All of the potential jurors --11 Navy officers, including two women, and four Marines -- said they had some knowledge of the charges against Thompson and the condemnations of sexual abuse by the chain of command, but insisted they could be impartial.

The jurors also agreed with Rugh that they would not necessarily discount the accusations of the accuser "because she did not report the sexual assault immediately."

One Marine major in the jury pool said he knew Thompson on a professional basis and also knew one of his accusers. The major stressed that he could still give the defendant a fair hearing while acknowledging "it is difficult. It has pressured me, absolutely."

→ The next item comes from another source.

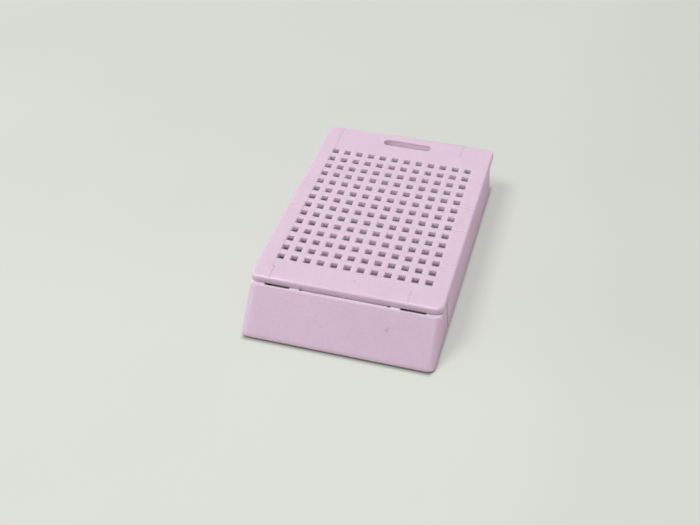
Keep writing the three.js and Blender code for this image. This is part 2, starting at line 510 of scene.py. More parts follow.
@dataclass(frozen=True)
class WallLight:
    """Painted light on the upright walls of the openings: a pale colour standing in for the light that
    soaks through them.

    Attributes:
        top: The height of their upper rim.
        fade: How far below that rim they are pale all over.
        bottom: The height down to which they are pale.
        bottom_fade: How far below that height the paleness ends.
        colour: The pale colour of the painted light.
        rear_colour: The colour of the painted light on the walls of the opening at the rear.
        rear_start: Behind which line that opening lies.
    """

    top: float = 1.0 * MM
    fade: float = 0.75 * MM
    bottom: float = -1.0 * MM
    bottom_fade: float = 0.3 * MM
    colour: Rgb = (1.0, 0.90, 0.97)
    rear_colour: Rgb = (0.91, 0.835, 0.89)
    rear_start: float = 17.0 * MM

    def over(self, g: Graph, spot: Spot, colour: NodeSocket) -> NodeSocket:
        """Lays the painted light over another.

        Args:
            g: The material's graph.
            spot: X, Y and Z of the shaded point.
            colour: The colour below.

        Returns:
            The socket that carries the blend.
        """
        _, y, z = spot
        painted_light = g.attribute(WALL_ATTRIBUTE) * g.ramp(z, self.top, self.top - self.fade)
        painted_light = painted_light * g.ramp(z, self.bottom - self.bottom_fade, self.bottom)
        at_rear = g.ramp(y, self.rear_start - BORDER, self.rear_start)
        return g.colour_mix(painted_light, colour, g.colour_mix(at_rear, self.colour, self.rear_colour))


@dataclass(frozen=True)
class Acetal:
    """Moulded lilac acetal: slightly waxy, with a faint flow pattern and polished edges, and painted
    highlights, painted shade and painted light laid over its colour in places.

    Attributes:
        name: The material's name.
        colour: Its own colour.
        pale: The colour of thin flow streaks.
        deep: The colour where more pigment has gathered.
        roughness: How matt it is.
        grain: The eroded texture.
        speck: The colour of the finest specks of pigment.
        clouds: Where more pigment has gathered over wide areas.
        streaks: The flow streaks.
        mottle: Where more pigment has gathered in spots.
        specks: The finest specks.
        edge_highlight_patches: Where the painted highlight on the broken edges is stronger, in patches.
        side_shade: The painted shade on the outer walls on the right.
        foot: The painted shade on the lowest edge at the front.
        ridge_highlight: The painted highlight along the top of the front.
        walls: The painted light on the thin walls of the openings.
        seams: The hair lines on it.
        seam_level: The height above which the hair lines show.
        seam_width: How far a hair line reaches to either side.
        seam_colour: The dark colour of the hair lines.
        dark_strokes: The rub marks on it, and the painted shade along its joints, notches and overhangs.
        scuff_breaks: Where a rub mark shows and where it is broken.
        stroke_colour: The dark colour of the rub marks and of the painted shade.
        edge_highlight_colour: The pale colour of the painted highlight on the broken edges.
        edge_start: The height above which the broken edges begin to take the painted highlight.
        edge_end: The height at which they take it fully.
        edge_highlight: How strongly the painted highlight shows on the broken edges.
        rim_highlight: How strongly it shows round the flow holes.
        field_side: Between which distances from the middle the field of flow holes ends.
        field_front: Between which lines it starts.
        cloud_unevenness: How much the roughness changes from cloud to cloud.
        speck_unevenness: How much it changes from speck to speck.
        edge_polish: How much smoother the broken edges are.
        swell: The slight waviness that shrinking leaves.
        ripple: The finer waviness on it.
        waxiness: How much light passes beneath the surface.
        wax_depth: How far that light gets, in metres.
        wax_radius: How far red, green and blue get, as shares of that depth.
        refraction: Its index of refraction.
        gloss: How strongly it mirrors.
    """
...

"I'm just a tadpole in a sea of frogs," a Navy commander in the jury pool said. The commander had been asked if his verdict could be affected by the recent media attention to the growing problem of sexual assaults in the military, and the condemnations from the high command.

Under questioning from Grimm, a female Navy lieutenant commander in the jury pool agreed that false accusations are sometimes leveled in sexual assault cases.

"The stereotype is morning-after regrets," the lieutenant commander said.

In making his point against possible command influence, defense counsel Grimm cited Vice Adm. Joseph Miller, the Naval Academy's Superintendent who referred the charges to a general court martial. Grimm asked the potential jurors if they suspected that Miller "wants a certain outcome in this case?"

The jurors all replied in the negative, but a Navy lieutenant commander in the jury pool said he agreed with the high command's theme that growing incidents of sexual assault "adds to the general perception that there's something wrong with the military."